The terms of delivery for the remaining two contracted coal sales of 80 000 t each to an Asian customer, entered into in May 2021, are the subject of ongoing negotiation with the customer. Any material developments in this regard will be advised by the company in due course.

The Board is in the process of considering additional equity raising activities to complete the desired funding package for optimisation of its portfolio of assets.

The Board’s immediate objective is for the company to reach steady state production at both mines by the end of the December 2022 quarter relying on the Marco fixed price off-take contract and loan for capital investment and working capital. With an effective one-year hedge against price volatility at a favourable fixed coal price per tonne, management can focus on optimising performance, productivity, and driving unit costs down in readiness for a lower price environment, if that is what late 2023 brings.

The strategic review also noted key opportunities including the following.

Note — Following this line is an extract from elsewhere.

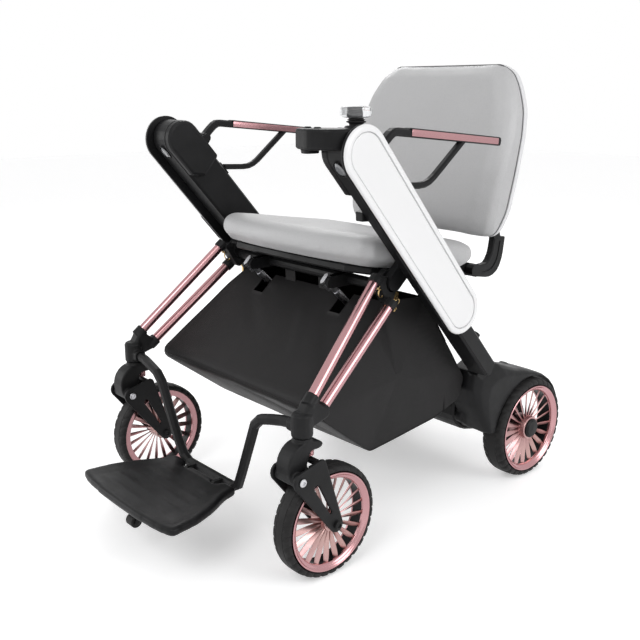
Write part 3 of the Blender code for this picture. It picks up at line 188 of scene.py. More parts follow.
def scaled(color, factor):
    return tuple(min(1.0, c * factor) for c in color)


def moulded(name, color, rough, grain, depth, spread=0.35, vary=0.065, **sockets):
    """Moulded or painted: a fine grain, soft blotches of colour and of gloss."""
    shade = Shade(name, color, rough, **sockets)
    blotch = shade.range(shade.noise(14.0, 4.0), 0.3, 0.7)
    shade.colour(shade.mix(blotch, scaled(color, 1.0 - spread), scaled(color, 1.0 + spread)))
    shade.rough(shade.range(shade.noise(38.0, 5.0), 0.3, 0.7, rough - vary, rough + vary))
    return shade.bump(shade.noise(grain, 2.0), depth)


def metal(name, color, rough, tint_and_glint=None):
    """Anodised or brushed metal with faint fine lines and slow changes of colour; on the rim blades
    the second colour is a gold of painted glints.
    """
    shade = Shade(name, color, rough, metal=1.0)
    lines = shade.noise(300.0, 3.0)
    slow = shade.range(shade.noise(7.0, 3.0), 0.35, 0.65)
    shade.colour(shade.mix(slow, color, tint_and_glint or scaled(color, 1.1)))
    shade.rough(shade.range(lines, 0.3, 0.7, rough - 0.02, rough + 0.03))
    return shade.bump(lines, 0.000004)


def leather():
    """Leather: small cells with darker, duller edges, pores and slow hollows."""
    shade = Shade("grey_leather", (0.46, 0.46, 0.465), 0.46, Coat_Weight=0.08, Coat_Roughness=0.35)
    tone = shade.mix(shade.range(shade.noise(5.0, 4.0), 0.3, 0.7), (0.445, 0.445, 0.45),
                     (0.475, 0.475, 0.48))
    grain = shade.range(shade.cells(620.0), 0.0, 0.12)
    shade.colour(shade.mix(grain, (0.385, 0.385, 0.39), tone))
    shade.rough(shade.range(grain, 0.0, 1.0, 0.56, 0.42))
    shade.bump(shade.noise(30.0, 4.0), 0.0004, 0.25)
    shade.bump(grain, 0.00012, 0.6)
    return shade.bump(shade.noise(1500.0, 2.0), 0.00004, 0.5)


def woven(name, color, pitch, rough, **sockets):
    """A tight weave of threads across X and threads that slant in Y and Z."""
    shade = Shade(name, color, rough, **sockets)
    threads = 0.5 / pitch
    slanted = shade.add("ShaderNodeMapping", Vector=shade.where, Rotation=(0.79, 0.0, 0.0))
    both = shade.tree.nodes.new("ShaderNodeMath")
    both.operation = "MULTIPLY"
    shade.feed(both.inputs[0], shade.wave(threads, shade.where, "X"))
    shade.feed(both.inputs[1], shade.wave(threads, slanted.outputs[0], "Z"))
    checks = both.outputs[0]
    slow = shade.noise(7.0, 4.0)
    tone = shade.mix(shade.range(slow, 0.3, 0.7), scaled(color, 0.72), scaled(color, 1.32))
    gaps = shade.range(checks, 0.0, 0.7, 0.18, 0.0)
    shade.colour(shade.mix(gaps, tone, scaled(color, 0.5)))
    shade.rough(shade.range(slow, 0.3, 0.7, rough - 0.07, rough + 0.07))
    shade.bump(shade.noise(11.0, 3.0), 0.004, 0.25)
    return shade.bump(checks, 0.00012, 0.6)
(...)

  • New Elk mine has significant potential if manpower can be secured and equipment reliability improved.
  • New Elk low sulfur coal (unlike most US coal supplied into the European energy coal market) is an attractive alternative to low sulfur Russian thermal coal. Potential remains with interest from the Asian steel mills as an alternative supply of semi-coking coal to Hunter Valley.
  • Black Warrior mine can also pivot to supply high energy thermal coal, especially when blended with New Elk, to take advantage of the European energy coal market and is positioned well in Alabama to do so.
  • Expansion opportunities at Black Warrior have been recognised and will be further evaluated.
  • Washing both New Elk and Black Warrior coal at a higher specific gravity for a higher ash product, and in some cases by-passing some Black Warrior coal from washing altogether, will improve yield and reduce unit costs while this coal is supplied into the thermal market.
  • Black Warrior mine can maintain future flexibility to pivot back to hard coking coal when appropriate low ash blending coal is available and will look to continue trial cargos to both European and Asian steel mills during this fixed price period.
  • The Short Creek Project is highly prospective in the medium to long term. Completion of acquisition is not finalised due to delay by the Alabama Environmental Agency in splitting the water permit between the surface coal lease and the underground coal lease. The company will assess means of financing completion.
  • The Tenas Project remains a long-term project of merit. Internal analysis of strategic investment options will be undertaken subject to successful environmental assessment application.

In the immediate term, the company notes that it has previously published production targets for both the New Elk and Black Warrior mines. Following the strategic review, the company has determined that until the issues listed above are resolved, it is in the company’s view unlikely these production targets will be achieved and as such they are withdrawn. The company will not be providing production targets in the near term. The company will continue to provide the market with updates to its operations in accordance with its continuous disclosure obligations, including along with updates on issues mitigation and resolution.

The strategic review also concluded that Mark Gray needs to remain closer to the business in light of a number of recent challenges faced in relation to sales and logistics. Gray’s unique skillset and deep knowledge and understanding of the business is seen as complementary to CEO Jon Romcke’s skill set. As a result, the Board has resolved that Mark will resume his role as Chairman of the Board of Allegiance. Mark’s remuneration and terms of engagement shall remain unchanged. The Board takes this opportunity to thank Mr Bernie Mason for stepping into this role during the strategic review. Mr Mason resumes his former position as independent non-executive director.